──────── Stored data

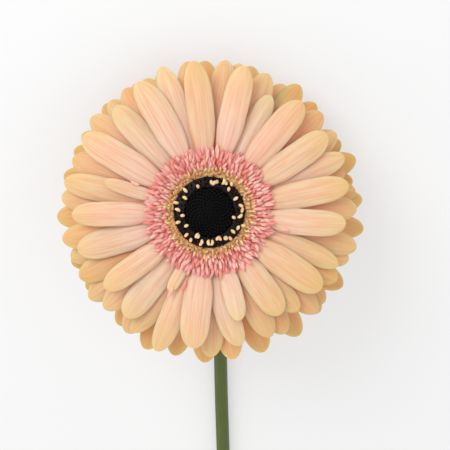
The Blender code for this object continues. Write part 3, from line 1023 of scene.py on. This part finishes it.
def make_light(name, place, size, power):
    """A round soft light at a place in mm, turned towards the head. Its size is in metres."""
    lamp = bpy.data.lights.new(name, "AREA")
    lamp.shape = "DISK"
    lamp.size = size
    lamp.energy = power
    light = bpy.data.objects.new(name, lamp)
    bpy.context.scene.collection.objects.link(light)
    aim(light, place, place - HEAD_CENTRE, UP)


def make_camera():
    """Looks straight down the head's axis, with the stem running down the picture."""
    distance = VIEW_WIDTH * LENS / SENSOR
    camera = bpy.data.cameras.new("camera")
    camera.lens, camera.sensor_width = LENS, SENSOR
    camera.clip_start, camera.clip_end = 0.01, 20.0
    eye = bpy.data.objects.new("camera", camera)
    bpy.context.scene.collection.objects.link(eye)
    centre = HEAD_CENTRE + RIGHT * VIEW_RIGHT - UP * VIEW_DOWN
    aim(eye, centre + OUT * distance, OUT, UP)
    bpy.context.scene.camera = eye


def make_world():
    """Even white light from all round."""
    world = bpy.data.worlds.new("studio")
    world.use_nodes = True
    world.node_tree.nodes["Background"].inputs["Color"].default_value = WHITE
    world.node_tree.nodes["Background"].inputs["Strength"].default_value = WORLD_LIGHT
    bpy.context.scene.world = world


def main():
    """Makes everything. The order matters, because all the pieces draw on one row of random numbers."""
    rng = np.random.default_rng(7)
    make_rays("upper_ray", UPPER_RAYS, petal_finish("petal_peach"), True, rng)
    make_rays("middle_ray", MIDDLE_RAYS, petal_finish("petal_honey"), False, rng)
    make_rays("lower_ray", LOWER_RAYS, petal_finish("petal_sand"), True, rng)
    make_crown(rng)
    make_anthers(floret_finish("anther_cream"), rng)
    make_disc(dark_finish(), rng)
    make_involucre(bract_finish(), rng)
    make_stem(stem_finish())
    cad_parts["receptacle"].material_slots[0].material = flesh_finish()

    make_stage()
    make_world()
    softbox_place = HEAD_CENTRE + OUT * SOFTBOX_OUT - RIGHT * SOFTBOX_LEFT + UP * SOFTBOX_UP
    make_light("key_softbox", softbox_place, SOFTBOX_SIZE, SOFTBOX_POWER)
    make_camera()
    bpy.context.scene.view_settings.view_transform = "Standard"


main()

────────────────
──────── Stored data

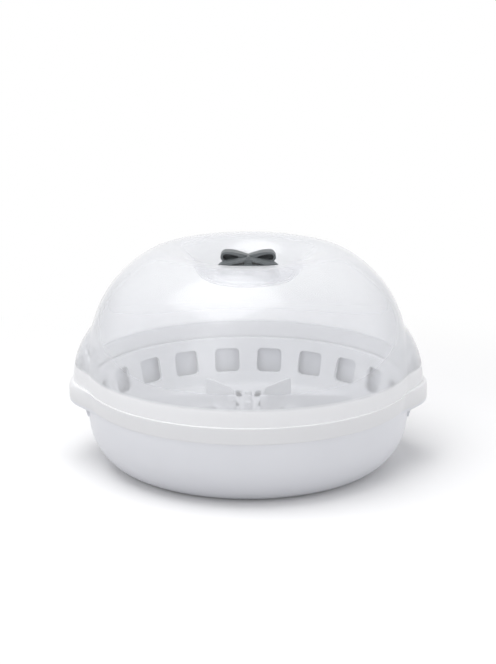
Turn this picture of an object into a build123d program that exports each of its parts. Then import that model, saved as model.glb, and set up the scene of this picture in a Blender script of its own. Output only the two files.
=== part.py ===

────────────────

● **Objective**
Gather up, from the records above, each line where the word "picture" appears.

● **Answer in full**
    """Looks straight down the head's axis, with the stem running down the picture."""
Turn this picture of an object into a build123d program that exports each of its parts. Then import that model, saved as model.glb, and set up the scene of this picture in a Blender script of its own. Output only the two files.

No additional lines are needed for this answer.